XCOM was pretty woke on acceleration. also Land may or may not have been accidentally contacted by them during the CCRU days. can neither confirm nor deny nasal/rectal probing (if not both). nobody said first contact would necessarily be enjoyable
>tfw the unknown psionic alien threat is actually Rousseau and not Cthulhu
>the horror
>Rousseau is an alien-creator of a space invader hivemind
Well, that's one way to get the kids to read the classics
Landian stuff is basically just that tho, Marxism without the sweaty mobs. the appeal of it isn't lost on me, it's just that you really can see the appeal of becoming an Uber Ethereal
quite the fascinating story all in all. and maybe it kicks off with old Victorian horror stories, Shelley and Stoker et al. it's an oddly consistent thesis, whether or not one decides to pursue Unironic LARP/acc in 2019 or not
state developmentalism is making a comeback through the joint-stock republic, haiti and the dr congo will love it
Commander: take off your mask Uber Ethereal
Uber Ethereal: no
C: are you Nick Land
UE: n-no
C: okay have you read Fanged Noumena
UE: yes
C: did you like it
UE: f-fuck yeah it was cash
C: if we let you out of this box are you going to keep encephalization capital and devouring our brains like an Illithid
UE: do you want the honest answer or not
meh why not
More posts for the post god
>have you read Sloterdijk yet user? you'll like him too.
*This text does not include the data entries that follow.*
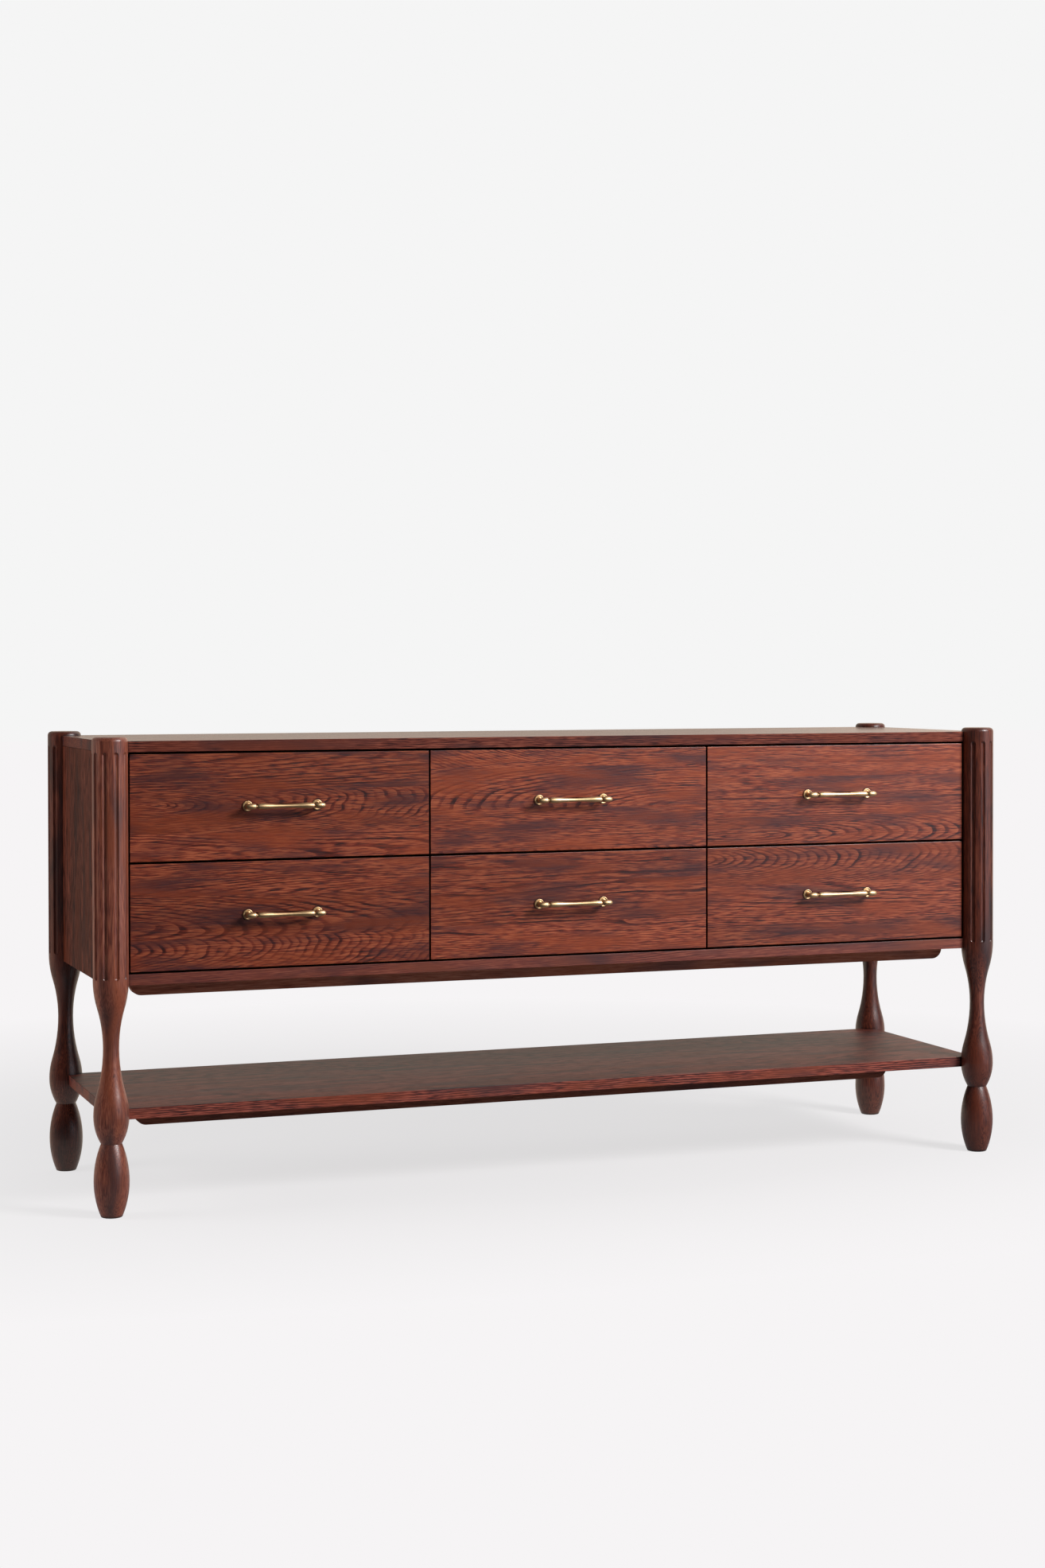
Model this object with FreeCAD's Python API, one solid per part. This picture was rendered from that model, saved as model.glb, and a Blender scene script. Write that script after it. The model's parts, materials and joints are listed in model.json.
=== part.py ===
import FreeCAD, Part
import math
import os

# A low dresser with six drawers and an open shelf, on four turned and fluted posts.
# Lengths are in millimetres. X runs along the front, Y from front to back, Z up from the floor.

Vector = FreeCAD.Vector

# Whole piece
overall_width = 1830.0
overall_depth = 520.0
overall_height = 858.0
columns = 3
rows = 2

# Turned posts: heights above the floor and radii, from the foot up
post_radius = 32.0
foot_radius = 18.9
foot_edge_round = 2.5
foot_bulge_height = 64.0
groove_height = 131.5
groove_radius = 18.8
bulb_height = 180.0
neck_height = 302.0
neck_radius = 14.4
shoulder_height = 424.0
post_top_round = 8.0
bulb_bend_share = 0.32
shoulder_bend_share = 0.41
post_core_share = 0.45

# Flutes, spread evenly round the outward side of each post
flute_count = 6
flute_pitch_degrees = 36.0
flute_width = 9.7
flute_depth = 3.0
flute_low_gap = 1.0
flute_top_gap = 27.0

# Case panels
post_rise = 8.0
side_set_out = 9.0
case_underside = 412.0
top_thickness = 20.0
bottom_thickness = 20.0
side_thickness = 20.0
divider_thickness = 20.0
back_thickness = 8.0

# Open shelf, centred on the bulbs of the posts
shelf_thickness = 20.0
shelf_edge_inset = 12.0

# Stiffening rails: a pair under the case and one under the middle of the shelf
case_rail_depth = 26.0
case_rail_thickness = 20.0
case_rail_inset = 61.0
case_rail_end_inset = 47.0
shelf_rail_depth = 49.0
shelf_rail_thickness = 20.0
shelf_rail_end_inset = 88.0
rail_corner_radius = 21.0

# Drawers
reveal = 3.5
front_thickness = 20.0
divider_clearance = 1.5
box_back_space = 40.0
box_edge_space = 22.0
box_side_thickness = 12.0
box_end_thickness = 12.0
box_bottom_thickness = 6.0
box_bottom_rise = 12.0
box_bottom_groove = 6.0

# Ball-bearing runners: two steel channels with ball strips between them, on each side of a drawer
runner_space = 12.7
runner_height = 45.0
runner_sheet = 1.5
runner_ball_gap = 4.0
ball_strip_length = 90.0
ball_strip_clearance = 0.3
runner_channel_share = 0.8
packer_height = 60.0

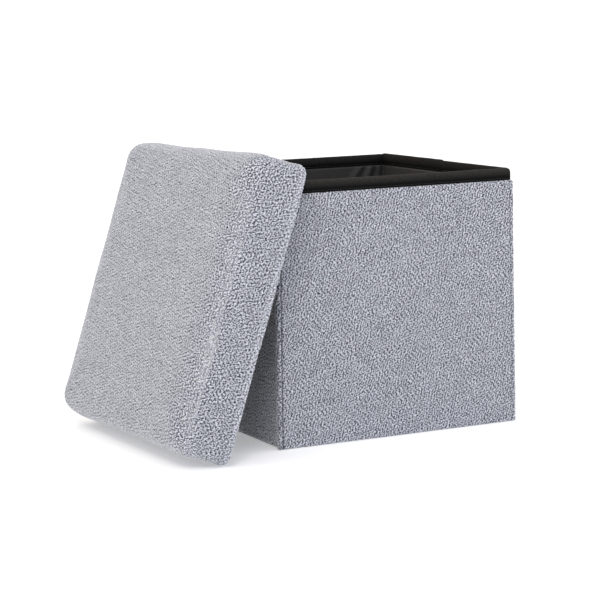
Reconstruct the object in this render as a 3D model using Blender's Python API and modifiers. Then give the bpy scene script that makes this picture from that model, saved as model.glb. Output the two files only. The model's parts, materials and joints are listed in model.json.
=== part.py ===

I haven't, but if he's anything like Han and Baudrillard, I'm interested. Any works to start with or focus on?
you can't really go wrong with Sloterdijk, he's never written a bad book. personal favorites:
>Spheres
>You Have To Change Your Life
>Critique of Cynical Reason
Philosophical Temperaments is good, Art of Philosophy, all of it. really tho if you can slug through CCR you'll see why he's a star. he likes Deleuze, Zizek fears him, Baudrillard gives him a shout-out in Intelligence of Evil iirc. he's a pro, just read whatever by him. great authors are like that, they're like chefs: whatever they make is going to be fucking good.
A Short History of Nearly Everything [Bill Bryson]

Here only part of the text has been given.